The ratio of consecutive Fibonacci numbers converges to the golden ratio φ = (1 + √5)/2 ≈ 1.618. F(n+1)/F(n) → φ as n → ∞. This ratio appears in art, architecture, and nature. The closed-form expression (Binet's formula) is: F(n) = (φⁿ - ψⁿ)/√5, where ψ = (1-√5)/2 ≈ -0.618.

Fibonacci numbers have remarkable divisibility properties: GCD(F(m), F(n)) = F(GCD(m,n)). F(n) is divisible by F(m) whenever m divides n. The last digit of Fibonacci numbers repeats with period 60 (Pisano period for modulo 10), useful for quickly finding F(n) mod 10.

The Golden Ratio and Nature

The golden ratio φ ≈ 1.618 is one of mathematics' most celebrated constants. A rectangle is 'golden' when its sides are in ratio φ:1 — removing a square leaves another golden rectangle. This self-similarity continues infinitely, creating the golden spiral. This spiral approximates the logarithmic spiral found in nautilus shells, galaxies, and hurricanes.

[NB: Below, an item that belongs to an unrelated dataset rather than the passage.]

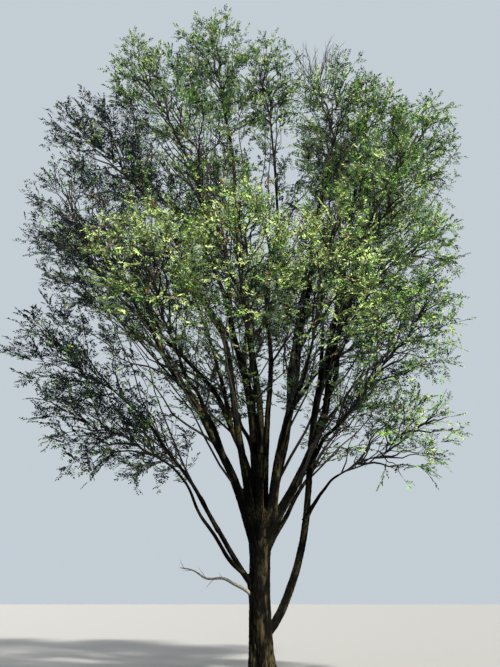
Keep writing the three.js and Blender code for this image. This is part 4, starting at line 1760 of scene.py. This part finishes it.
    def tubes(self, twigs: Twigs, shares: tuple[float, ...], foot: float) -> Shell:
        """Twigs as thin three-sided tubes, with a ring at each share of their length."""
        paths = np.stack([twigs.at(share) for share in shares], axis=1)
        radii = np.tile(foot * (1 - self.twig_taper * np.array(shares)), (len(twigs.length), 1))
        return pointed_tubes(paths, radii, 3)


@dataclass
class DeadWood:
    """The dead, bare limb low on the left, and the bare twigs at the top of the eastern lobe."""

    HALVES = np.array([[0.0], [0.5], [1.0]])

    trunk: Trunk
    height: float = 1.5
    tip: Triple = (192, 1.9, 2.25)
    lean: Pair = (50, 82)
    radii: Pair = (0.052, 0.011)
    wander: float = 0.05
    side_twigs: int = 7
    top_twigs: int = 34
    top_foot: Triple = (1.6, -0.5, 15.0)
    top_spread: Triple = (0.85, 0.6, 1.85)
    top_bow: float = 0.12
    top_radii: tuple[float, ...] = (0.009, 0.008, 0.006, 0.004, 0.0025)
    top_forks: tuple[float, ...] = (0.45, 0.6, 0.72, 0.85)  # where side twigs leave the main ones
    fork_length: Pair = (0.2, 0.6)
    fork_spread: float = 0.75
    fork_radii: Triple = (0.005, 0.0035, 0.002)
    side_span: Pair = (0.4, 0.95)  # of the low limb, where its side twigs leave
    side_angles: Pair = (35, 60)
    side_turn: float = 2.4
    side_length: Pair = (0.12, 0.38)
    side_radii: Triple = (0.007, 0.005, 0.002)
    crook: float = 0.02  # how far side twigs bend aside

    def build(self, bare_wood: Material, bark: Material) -> None:
        """Makes the low dead limb, and the leafless twigs over the eastern lobe, which keep their bark."""
        low = mesh_object("bare_dead_limb", self.low_limb(), True)
        top = mesh_object("bare_top_twigs", self.bare_top(), True)
        dress(low, bare_wood, ["dead_limb"])
        dress(top, bark, ["foliage_east"])

    def bare_top(self) -> Shell:
        """Thin, forked dead twigs that stand up through the leaves."""
        draw = np.random.default_rng(SEED + 5)
        count = self.top_twigs
        foot = np.array(self.top_foot) + either_way(draw, 0.35, (count, 3))
        aside = either_way(draw, 1, (count, 3)) * self.top_spread * (1, 1, 0)
        height = self.top_spread[2] * draw.uniform(0.75, 1.08, (count, 1))
        tip = np.array(self.top_foot) + aside + UP * height
        shares = np.array([0, 0.3, 0.6, 0.8, 1.0])
        bow = either_way(draw, self.top_bow, (count, 1, 3)) * np.sin(np.pi * shares)[:, None]
        main = foot[:, None] + (tip - foot)[:, None] * shares[:, None] + bow
        shells = [self.bare_twigs(main, self.top_radii, 5)]
        for share in self.top_forks:
            root = main[:, 2] + (main[:, 4] - main[:, 2]) * max(0, (share - 0.6) / 0.4)
            way = unit(tip - foot + either_way(draw, self.fork_spread, (count, 3)))
            reach = draw.uniform(*self.fork_length, (count, 1, 1)) * self.HALVES
            path = root[:, None] + way[:, None] * reach
            path[:, 1] += either_way(draw, self.crook, (count, 3))
            shells.append(self.bare_twigs(path, self.fork_radii, 4))
        return joined(shells)

    def low_limb(self) -> Shell:
        """The low limb with a few broken side twigs."""
        start = self.trunk.axis(self.height)[0]
        tip = place(*self.tip)
        first_way, last_way = (leaning(tip - start, degrees) for degrees in self.lean)
        line = CentreLine(start, first_way, tip, last_way, SeededNumbers(SEED), self.wander)
        share = np.linspace(0, 1, 40)
        foot, end = self.radii
        shells = [self.bare_twigs(line.at(share)[None], foot + (end - foot) * share, 9)]
        draw = np.random.default_rng(SEED + 3)
        count = self.side_twigs
        at = np.linspace(*self.side_span, count)
        turns = self.side_turn * np.arange(count)
        way = branching(line.along(at), draw.uniform(*self.side_angles, count), turns)
        reach = draw.uniform(*self.side_length, count)[:, None, None]
        paths = line.at(at)[:, None] + way[:, None] * reach * self.HALVES
        paths = paths + either_way(draw, self.crook, paths.shape) * self.HALVES
        shells.append(self.bare_twigs(paths, self.side_radii, 5))
        return joined(shells)

    def bare_twigs(self, paths: Array, radii: Any, sides: int) -> Shell:
        """Tubes along many paths that all have the same radii."""
        return pointed_tubes(paths, np.tile(radii, (len(paths), 1)), sides)


# Studio

@dataclass
class Studio:
    """A pale floor, soft light from the upper right, and the camera at the photograph's angle."""

    floor_colour: str = "#7a7975"  # pale once the sun is on it
    floor_size: float = 400
    floor_drop: float = 0.002  # below the cut under the trunk, so that the two don't share a plane
    floor_roughness: float = 0.9
    sky_colour: str = "#d3dde5"
    sky_strength: float = 0.85  # of the backdrop
    fill_colour: str = "#c3d6ec"
    fill_strength: float = 0.6  # of its light on the tree
    sunlight: Triple = (1.0, 0.97, 0.92)
    key_strength: float = 10.0
    key_angle: float = 5
    back_from: Triple = (-0.45, 0.8, 0.55)
    back_strength: float = 2.4  # so that the side away from the sun isn't black
    back_angle: float = 50
    eye: Triple = (-0.2628, -17.0, 1.6)
    pitch: float = 20.735
    lens: float = 37.78
    sensor: float = 36
    far_clip: float = 500

    def build(self) -> None:
        """Makes the floor, the lights and the camera."""
        bpy.ops.object.select_all(action="DESELECT")
        bpy.ops.mesh.primitive_plane_add(size=self.floor_size, location=(0, 0, -self.floor_drop))
        floor = bpy.context.object
        floor.name = "floor"
        material = bpy.data.materials.new("studio_floor")
        Nodes(material).surface(linear(self.floor_colour), self.floor_roughness)
        floor.data.materials.append(material)
        floor.visible_diffuse = False  # it throws no light up into the crown, as dark grass doesn't
        bpy.context.scene.world = self.sky()
        bpy.context.scene.view_settings.view_transform = "Standard"
        self.sun("key", KEY_FROM, self.key_strength, self.key_angle)
        self.sun("back", self.back_from, self.back_strength, self.back_angle)
        lens = bpy.data.cameras.new("camera")
        lens.lens = self.lens
        lens.sensor_width = self.sensor
        lens.clip_end = self.far_clip
        camera = bpy.data.objects.new("camera", lens)
        camera.location = self.eye
        camera.rotation_euler = (math.radians(90 + self.pitch), 0, 0)
        bpy.context.scene.collection.objects.link(camera)
        bpy.context.scene.camera = camera

    def sky(self) -> bpy.types.World:
        """A pale, even sky, whose light on the tree is weaker than it looks."""
        world = bpy.data.worlds.new("studio")
        nodes = Nodes(world)
        lit = ((self.fill_colour, self.fill_strength), (self.sky_colour, self.sky_strength))
        cast, seen = (nodes.add("Background", {0: linear(colour), 1: strength}) for colour, strength in lit)
        looked_at = nodes.add("LightPath", None, "Is Camera Ray")
        nodes.add("OutputWorld", {"Surface": nodes.add("MixShader", {0: looked_at, 1: cast, 2: seen})})
        return world

    def sun(self, name: str, source: Triple, strength: float, angle: float) -> None:
        """Adds a far light.

        Args:
            name: the lamp's name.
            source: the direction that it shines from.
            strength: its power.
            angle: how wide it is, in degrees, which sets how soft its shadows are.
        """
        light = bpy.data.lights.new(name, "SUN")
        light.energy = strength
        light.angle = math.radians(angle)
        light.color = self.sunlight
        lamp = bpy.data.objects.new(name, light)
        x, y, z = source
        lamp.rotation_euler = (math.atan2(math.hypot(x, y), z), 0, math.atan2(x, -y))
        bpy.context.scene.collection.objects.link(lamp)


def main() -> None:
    """Builds the tree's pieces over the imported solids, and the studio round them."""
    logging.basicConfig(level=logging.INFO, format="%(message)s")
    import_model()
    trunk = Trunk()
    limbs = grow_limbs(trunk)
    bark = FurrowedBark().make()
    skin = BarkSkin(trunk, limbs)
    skin.fused_skin(bark)
    skin.upper_limbs(bark)
    young_bark = twig_bark().make()
    Foliage(limbs).build(young_bark)
    DeadWood(trunk).build(bare_dead_wood().make(), young_bark)
    Studio().build()
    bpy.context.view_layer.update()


if __name__ == "__main__":
    main()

In nature, Fibonacci numbers appear in: the number of petals on many flowers (3, 5, 8, 13 petals), the spiral arrangement of seeds in sunflowers and pine cones, the branching pattern of trees, and the arrangement of leaves (phyllotaxis) to maximize sun exposure. These patterns arise because Fibonacci arrangements minimize overlap and maximize packing efficiency during growth.

In art and architecture, the golden ratio appears in the Parthenon, Notre-Dame Cathedral, Leonardo da Vinci's Vitruvian Man, and many Renaissance paintings. Whether ancient artists consciously used the golden ratio or it's pattern-matching after the fact is debated among historians, but the mathematical properties are objectively beautiful.

Fibonacci in Computer Science and Algorithms

The naive recursive Fibonacci algorithm (fib(n) = fib(n-1) + fib(n-2)) is infamous for exponential time complexity O(2ⁿ) — fib(50) requires over 10¹² function calls. This makes it the canonical example for teaching memoization and dynamic programming: cache previously computed values to achieve O(n) time.

For very large Fibonacci numbers, matrix exponentiation achieves O(log n) time: [F(n+1), F(n); F(n), F(n-1)] = [1,1;1,0]ⁿ. This is useful in competitive programming and cryptography problems requiring F(10^18) mod p.

Fibonacci numbers also appear in: Fibonacci heaps (a priority queue with optimal amortized complexity), Zeckendorf's representation (every positive integer is uniquely a sum of non-consecutive Fibonacci numbers), and Fibonacci search (an algorithm similar to binary search). The Fibonacci sequence is woven throughout mathematics and algorithms in surprisingly deep ways.